Dans la région ALC, le fossé entre la pauvreté et l’extrême richesse s’est creusé au cours des dernières décennies et les taux d’inflation ont grimpé en flèche, créant des inégalités multidimensionnelles et intersectionnelles. Alors que la plupart des gens vivent dans une situation de vulnérabilité, les milliardaires ont vu leur richesse augmenter (de 21 % pendant la pandémie). Il est impératif de s’attaquer à ces inégalités en promouvant la protection sociale, des systèmes de soins complets, une fiscalité progressive, des emplois décents, des ressources pour les services de base et un partenariat féministe bi-régional. Une transition verte et juste est essentielle pour faire face à l’urgence climatique. Elle est également nécessaire pour réorganiser les sociétés et les économies selon les principes des droits de l’homme et du travail, des frontières planétaires et du bien-être pour tous, en promouvant la transition vers des systèmes agroécologiques et l’annulation de la dette extérieure, par exemple. Un financement prévisible et suffisant est nécessaire pour soutenir la transition et lutter contre la pauvreté et les inégalités en Amérique latine et dans les Caraïbes.

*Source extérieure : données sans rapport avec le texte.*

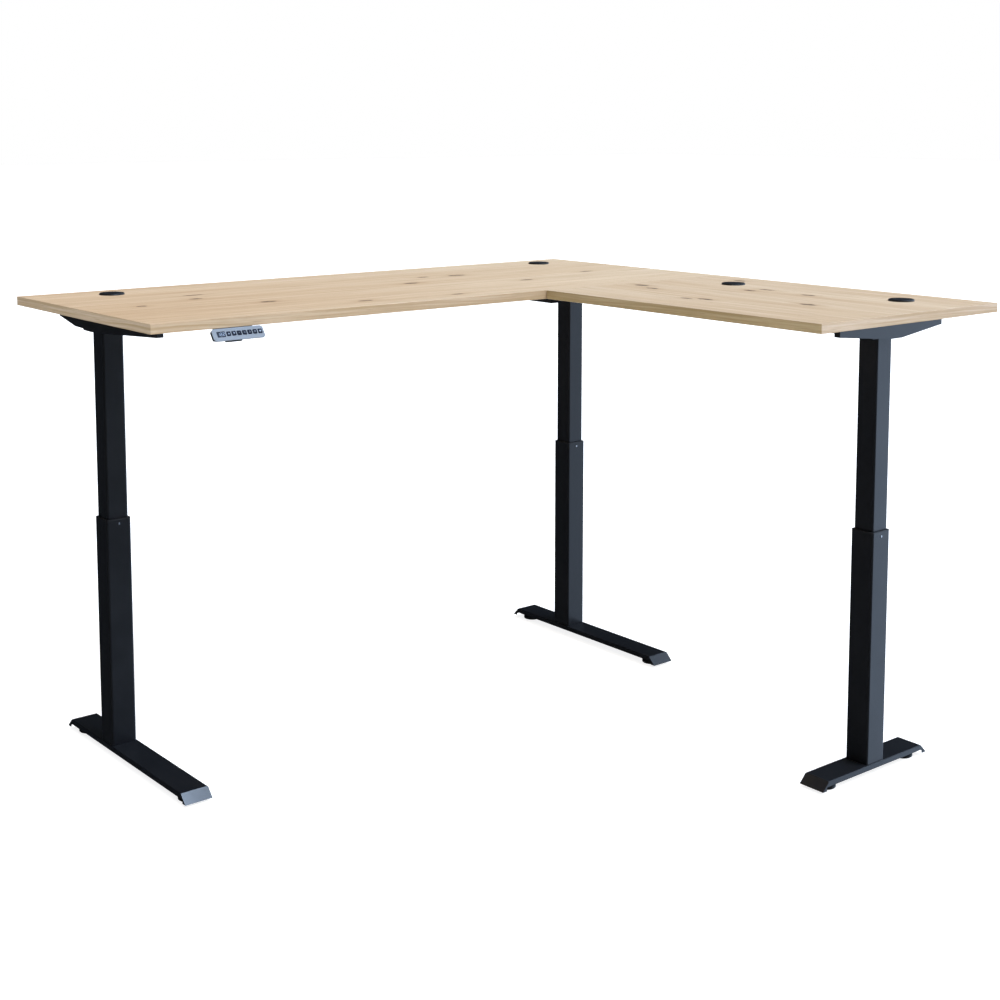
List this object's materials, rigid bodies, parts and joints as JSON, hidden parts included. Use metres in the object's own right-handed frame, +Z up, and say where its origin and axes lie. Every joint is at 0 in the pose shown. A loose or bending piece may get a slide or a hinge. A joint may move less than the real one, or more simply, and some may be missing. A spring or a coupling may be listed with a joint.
{
  "type": "height adjustable standing desk",
  "caption": "L-shaped electric sit-stand desk: light oak boards with cable grommets on square telescopic black columns with long flat feet and a button handset.",
  "frame": {"origin": "on the floor, under the centre of the L's bounding rectangle", "axes": "+Z up; +Y from the side where the user sits at the main top towards its back edge; +X along the main top towards the return"},
  "size_m": [2, 1.835, 1.2264],
  "materials": {
    "powder_coat": "fine-textured satin black powder coat",
    "zinc_steel": "bright zinc plate",
    "black_plastic": "fine matt",
    "glide_plastic": "matt",
    "nut_plastic": "natural acetal",
    "motor_housing": "matt black",
    "oak_board": "matt light oak decor board with matching edge band",
    "silver_face": "satin silver-blue",
    "display_window": "gloss black",
    "button_rubber": "satin"
  },
  "bodies": {
    "left_leg": {"left_foot": "powder_coat", "left_foot_bolts": "zinc_steel", "left_column_outer": "powder_coat", "left_collar": "black_plastic", "left_collar_screw": "zinc_steel", "left_lift_nut": "nut_plastic"},
    "corner_leg": {"corner_foot": "powder_coat", "corner_foot_bolts": "zinc_steel", "corner_column_outer": "powder_coat", "corner_collar": "black_plastic", "corner_collar_screw": "zinc_steel", "corner_lift_nut": "nut_plastic"},
    "right_leg": {"right_foot": "powder_coat", "right_foot_bolts": "zinc_steel", "right_column_outer": "powder_coat", "right_collar": "black_plastic", "right_collar_screw": "zinc_steel", "right_lift_nut": "nut_plastic"},
    "desk_top": {"main_top": "oak_board", "return_top": "oak_board", "main_rails": "powder_coat", "return_rails": "powder_coat", "frame_screws": "zinc_steel", "control_box": "black_plastic", "grommet_rings": "black_plastic", "handset_body": "black_plastic", "handset_panel": "silver_face", "handset_display": "display_window", "left_column_inner": "powder_coat", "left_slider": "nut_plastic", "left_gear_motor": "motor_housing", "left_side_arm": "powder_coat", "corner_column_inner": "powder_coat", "corner_slider": "nut_plastic", "corner_gear_motor": "motor_housing", "corner_side_arm": "powder_coat", "right_column_inner": "powder_coat", "right_slider": "nut_plastic", "right_gear_motor": "motor_housing", "right_side_arm": "powder_coat"},
    "left_screw": {"left_spindle": "zinc_steel"},
    "corner_screw": {"corner_spindle": "zinc_steel"},
    "right_screw": {"right_spindle": "zinc_steel"},
    "left_glide_front": {"left_glide_front": "glide_plastic"},
    "left_glide_rear": {"left_glide_rear": "glide_plastic"},
    "corner_glide_front": {"corner_glide_front": "glide_plastic"},
    "corner_glide_rear": {"corner_glide_rear": "glide_plastic"},
    "right_glide_front": {"right_glide_front": "glide_plastic"},
    "right_glide_rear": {"right_glide_rear": "glide_plastic"},
    "cap_1": {"grommet_cap_1": "black_plastic"},
    "cap_2": {"grommet_cap_2": "black_plastic"},
    "cap_3": {"grommet_cap_3": "black_plastic"},
    "cap_4": {"grommet_cap_4": "black_plastic"},
    "key_1": {"button_1": "button_rubber"},
    "key_2": {"button_2": "button_rubber"},
    "key_3": {"button_3": "button_rubber"},
    "key_4": {"button_4": "button_rubber"},
    "key_5": {"button_5": "button_rubber"},
    "key_6": {"button_6": "button_rubber"},
    "key_7": {"button_7": "button_rubber"}
  },
  "joints": [
    {"name": "lift", "type": "slide", "parent": "left_leg", "child": "desk_top", "axis": [0, 0, 1], "range_m": [-0.5, 0.01]},
    {"name": "lift_corner", "type": "slide", "parent": "desk_top", "child": "corner_leg", "axis": [0, 0, 1], "range_m": [-0.01, 0.5]},
    {"name": "lift_right", "type": "slide", "parent": "desk_top", "child": "right_leg", "axis": [0, 0, 1], "range_m": [-0.01, 0.5]},
    {"name": "left_screw_turn", "type": "hinge", "parent": "desk_top", "child": "left_screw", "pos_m": [-0.918, 0.5115, 0.835], "axis": [0, 0, 1], "range_deg": [-18500, 500]},
    {"name": "corner_screw_turn", "type": "hinge", "parent": "desk_top", "child": "corner_screw", "pos_m": [0.72, 0.5115, 0.835], "axis": [0, 0, 1], "range_deg": [-18500, 500]},
    {"name": "right_screw_turn", "type": "hinge", "parent": "desk_top", "child": "right_screw", "pos_m": [0.556, -0.8545, 0.835], "axis": [0, 0, 1], "range_deg": [-18500, 500]},
    {"name": "left_glide_front_screw", "type": "slide", "parent": "left_leg", "child": "left_glide_front", "axis": [0, 0, -1], "range_m": [0, 0.008]},
    {"name": "left_glide_rear_screw", "type": "slide", "parent": "left_leg", "child": "left_glide_rear", "axis": [0, 0, -1], "range_m": [0, 0.008]},
    {"name": "corner_glide_front_screw", "type": "slide", "parent": "corner_leg", "child": "corner_glide_front", "axis": [0, 0, -1], "range_m": [0, 0.008]},
    {"name": "corner_glide_rear_screw", "type": "slide", "parent": "corner_leg", "child": "corner_glide_rear", "axis": [0, 0, -1], "range_m": [0, 0.008]},
    {"name": "right_glide_front_screw", "type": "slide", "parent": "right_leg", "child": "right_glide_front", "axis": [0, 0, -1], "range_m": [0, 0.008]},
    {"name": "right_glide_rear_screw", "type": "slide", "parent": "right_leg", "child": "right_glide_rear", "axis": [0, 0, -1], "range_m": [0, 0.008]},
    {"name": "cap_1_turn", "type": "hinge", "parent": "desk_top", "child": "cap_1", "pos_m": [-0.77, 0.7955, 1.22], "axis": [0, 0, 1], "continuous": true},
    {"name": "cap_2_turn", "type": "hinge", "parent": "desk_top", "child": "cap_2", "pos_m": [0.824, 0.7935, 1.22], "axis": [0, 0, 1], "continuous": true},
    {"name": "cap_3_turn", "type": "hinge", "parent": "desk_top", "child": "cap_3", "pos_m": [0.814, -0.1245, 1.22], "axis": [0, 0, 1], "continuous": true},
    {"name": "cap_4_turn", "type": "hinge", "parent": "desk_top", "child": "cap_4", "pos_m": [0.838, -0.7215, 1.22], "axis": [0, 0, 1], "continuous": true},
    {"name": "button_1_press", "type": "slide", "parent": "desk_top", "child": "key_1", "axis": [0, 0.8, -0.6], "range_m": [0, 0.0008], "stiffness_N_per_m": 800, "springref_m": -0.0003},
    {"name": "button_2_press", "type": "slide", "parent": "desk_top", "child": "key_2", "axis": [0, 0.8, -0.6], "range_m": [0, 0.0008], "stiffness_N_per_m": 800, "springref_m": -0.0003},
    {"name": "button_3_press", "type": "slide", "parent": "desk_top", "child": "key_3", "axis": [0, 0.8, -0.6], "range_m": [0, 0.0008], "stiffness_N_per_m": 800, "springref_m": -0.0003},
    {"name": "button_4_press", "type": "slide", "parent": "desk_top", "child": "key_4", "axis": [0, 0.8, -0.6], "range_m": [0, 0.0008], "stiffness_N_per_m": 800, "springref_m": -0.0003},
    {"name": "button_5_press", "type": "slide", "parent": "desk_top", "child": "key_5", "axis": [0, 0.8, -0.6], "range_m": [0, 0.0008], "stiffness_N_per_m": 800, "springref_m": -0.0003},
    {"name": "button_6_press", "type": "slide", "parent": "desk_top", "child": "key_6", "axis": [0, 0.8, -0.6], "range_m": [0, 0.0008], "stiffness_N_per_m": 800, "springref_m": -0.0003},
    {"name": "button_7_press", "type": "slide", "parent": "desk_top", "child": "key_7", "axis": [0, 0.8, -0.6], "range_m": [0, 0.0008], "stiffness_N_per_m": 800, "springref_m": -0.0003}
  ],
  "couplings": [
    {"joint": "lift_corner", "follows": "lift", "ratio": -1},
    {"joint": "lift_right", "follows": "lift", "ratio": -1},
    {"joint": "left_screw_turn", "follows": "lift", "rad_per_m": 628.32},
    {"joint": "corner_screw_turn", "follows": "lift", "rad_per_m": 628.32},
    {"joint": "right_screw_turn", "follows": "lift", "rad_per_m": 628.32}
  ]
}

Les accords de commerce et d’investissement entre l’UE et l’ALC ne répondent pas aux objectifs de développement durable et ne contribuent pas à la réduction de la pauvreté. Ils tendent à perpétuer la dépendance à l’égard des industries extractives qui ont un impact majeur sur les territoires et l’environnement. Même s’ils contiennent des clauses relatives aux droits de l’homme et à la durabilité, ils manquent de mécanismes contraignants et n’ont pas d’impact significatif, quelle que soit la gravité des violations des droits de l’homme. Dans le contexte mondial de régression démocratique, d’un espace civique restreint et d’une crise de confiance publique, l’engagement d’une société civile active et diversifiée est crucial pour la réussite et la fiabilité du projet stratégique bi-régional. A cet égard, sur la base de la contribution historique, de la pertinence actuelle et de la légitimité du travail des organisations et réseaux de la société civile qui composent le groupe UE-ALC, nous proposons les recommandations suivantes pour le renouvellement des relations UE-ALC.

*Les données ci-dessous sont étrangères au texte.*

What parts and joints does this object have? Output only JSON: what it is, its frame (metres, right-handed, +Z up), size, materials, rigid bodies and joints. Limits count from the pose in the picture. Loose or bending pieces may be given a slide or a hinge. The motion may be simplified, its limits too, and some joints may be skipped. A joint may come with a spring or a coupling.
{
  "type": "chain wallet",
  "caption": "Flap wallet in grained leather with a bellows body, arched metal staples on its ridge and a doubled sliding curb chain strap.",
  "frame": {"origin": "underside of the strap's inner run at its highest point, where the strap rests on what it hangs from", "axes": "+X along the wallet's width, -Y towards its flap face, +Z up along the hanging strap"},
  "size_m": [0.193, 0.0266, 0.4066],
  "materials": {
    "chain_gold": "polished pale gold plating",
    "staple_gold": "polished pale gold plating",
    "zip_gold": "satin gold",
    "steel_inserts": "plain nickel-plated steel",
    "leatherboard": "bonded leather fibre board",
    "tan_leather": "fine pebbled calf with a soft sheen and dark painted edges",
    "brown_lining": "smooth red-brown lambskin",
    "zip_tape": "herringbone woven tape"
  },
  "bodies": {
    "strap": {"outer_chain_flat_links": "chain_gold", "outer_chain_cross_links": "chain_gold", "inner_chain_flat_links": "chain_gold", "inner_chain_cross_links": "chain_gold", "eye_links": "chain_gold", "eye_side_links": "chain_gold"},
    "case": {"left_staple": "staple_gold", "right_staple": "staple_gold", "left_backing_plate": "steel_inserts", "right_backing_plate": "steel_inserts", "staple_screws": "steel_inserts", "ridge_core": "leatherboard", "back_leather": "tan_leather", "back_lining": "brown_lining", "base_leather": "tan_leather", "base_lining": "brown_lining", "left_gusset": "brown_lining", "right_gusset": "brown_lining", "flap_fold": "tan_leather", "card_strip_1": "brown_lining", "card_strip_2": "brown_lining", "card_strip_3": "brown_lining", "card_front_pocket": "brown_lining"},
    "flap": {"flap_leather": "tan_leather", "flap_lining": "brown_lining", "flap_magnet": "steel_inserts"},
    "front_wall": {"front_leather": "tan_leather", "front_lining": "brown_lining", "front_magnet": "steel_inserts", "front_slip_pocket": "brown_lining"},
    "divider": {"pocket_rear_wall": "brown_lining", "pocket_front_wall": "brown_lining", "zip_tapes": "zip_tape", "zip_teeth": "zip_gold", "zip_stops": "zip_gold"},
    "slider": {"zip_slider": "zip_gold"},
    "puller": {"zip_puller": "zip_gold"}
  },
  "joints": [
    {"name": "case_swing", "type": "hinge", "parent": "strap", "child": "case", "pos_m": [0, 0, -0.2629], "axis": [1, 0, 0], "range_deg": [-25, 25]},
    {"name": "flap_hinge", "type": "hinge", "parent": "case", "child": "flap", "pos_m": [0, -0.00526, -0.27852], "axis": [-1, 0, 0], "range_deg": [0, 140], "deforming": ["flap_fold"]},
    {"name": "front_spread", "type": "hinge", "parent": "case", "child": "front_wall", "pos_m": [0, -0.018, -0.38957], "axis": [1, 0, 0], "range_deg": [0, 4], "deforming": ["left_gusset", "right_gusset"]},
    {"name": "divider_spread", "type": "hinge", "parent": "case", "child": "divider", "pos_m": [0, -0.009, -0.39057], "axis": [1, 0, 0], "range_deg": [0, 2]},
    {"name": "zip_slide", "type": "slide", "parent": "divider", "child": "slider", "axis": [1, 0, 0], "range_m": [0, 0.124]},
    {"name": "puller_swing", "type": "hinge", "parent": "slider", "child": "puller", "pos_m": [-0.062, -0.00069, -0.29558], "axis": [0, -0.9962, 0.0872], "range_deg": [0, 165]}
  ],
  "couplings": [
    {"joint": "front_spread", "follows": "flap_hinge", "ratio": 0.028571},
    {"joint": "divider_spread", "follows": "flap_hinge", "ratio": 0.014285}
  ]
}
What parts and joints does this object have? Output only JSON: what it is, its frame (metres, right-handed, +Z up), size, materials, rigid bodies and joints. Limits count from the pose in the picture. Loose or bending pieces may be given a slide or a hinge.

Principales recommandations du groupe UE-ALC
Établir un véritable partenariat politique renouvelé
Mettre en place une structure réunissant plusieurs parties prenantes pour la participation, la contribution et le suivi des processus UE-CELAC, qui sera formellement intégrée au mécanisme de coordination permanent créé entre l’UE et la CELAC.
Vers un espace civique ouvert pour une démocratie active
- Passer en revue et examiner les prêts en cours ou les subventions accordées par les institutions financières afin de s’assurer qu’ils ne sont pas accordés à des personnes ou à des entités impliquées dans des affaires de corruption, de financement illicite de campagnes politiques ou de violations des droits de l’homme.
- Voter contre les prêts ou aides en cours accordés aux personnes ou entités responsables d’abus de ce type et imposer des sanctions en matière de visas ainsi que le gel de leurs avoirs économiques et de leurs placements dans le système financier de l’UE.
Vers un agenda UE-ALC qui place la lutte contre les inégalités au centre de ses préoccupations
- Placer la réduction des inégalités, la propriété des pays de la région, la transparence et les objectifs de développement durable au centre de la stratégie de la passerelle mondiale plutôt que de privilégier les intérêts privés et géopolitiques.
- Convenir d’un pacte solidaire bi-régional de la société et soutenir la plateforme fiscale régionale dirigée par la Colombie pour développer des politiques fiscales dans la région.
Vers une transition verte et juste pour les deux régions
- Veiller à ce que les programmes d’investissement soutenus par l’UE pour l’ALC dans le cadre de Global Gateway contribuent à la transformation du système de production et de la matrice énergétique conformément aux droits de l’homme et au respect de l’environnement. Cela doit inclure des processus rigoureux de diligence raisonnable et être basé sur le leadership et l’appropriation des acteurs locaux.
- Faciliter la disponibilité des ressources financières pour la transition verte et juste en soutenant les efforts d’annulation de la dette des gouvernements de l’ALC, et par des réformes fiscales progressives, des programmes de lutte contre l’évasion fiscale, la suppression progressive des subventions aux combustibles fossiles, le renforcement et l’extension des systèmes de protection sociale universelle, et l’investissement dans des services publics de qualité.
Vers des accords d’investissement et de commerce justes et durables
- Réviser les accords commerciaux types de l’UE afin d’y intégrer au moins un chapitre contraignant sur la durabilité, en définissant des mécanismes de plainte et des sanctions en cas de non-respect des clauses sociales, environnementales et des droits de l’homme, et en conditionnant la signature et la ratification de tout accord à l’inclusion de ce chapitre.
- L’UE et ses États membres doivent combiner l’adoption d’une directive ambitieuse sur la diligence raisonnable avec la réforme des accords commerciaux et d’investissement, en éliminant le mécanisme de règlement des différends entre investisseurs et États (ISDS) et en garantissant les obligations environnementales.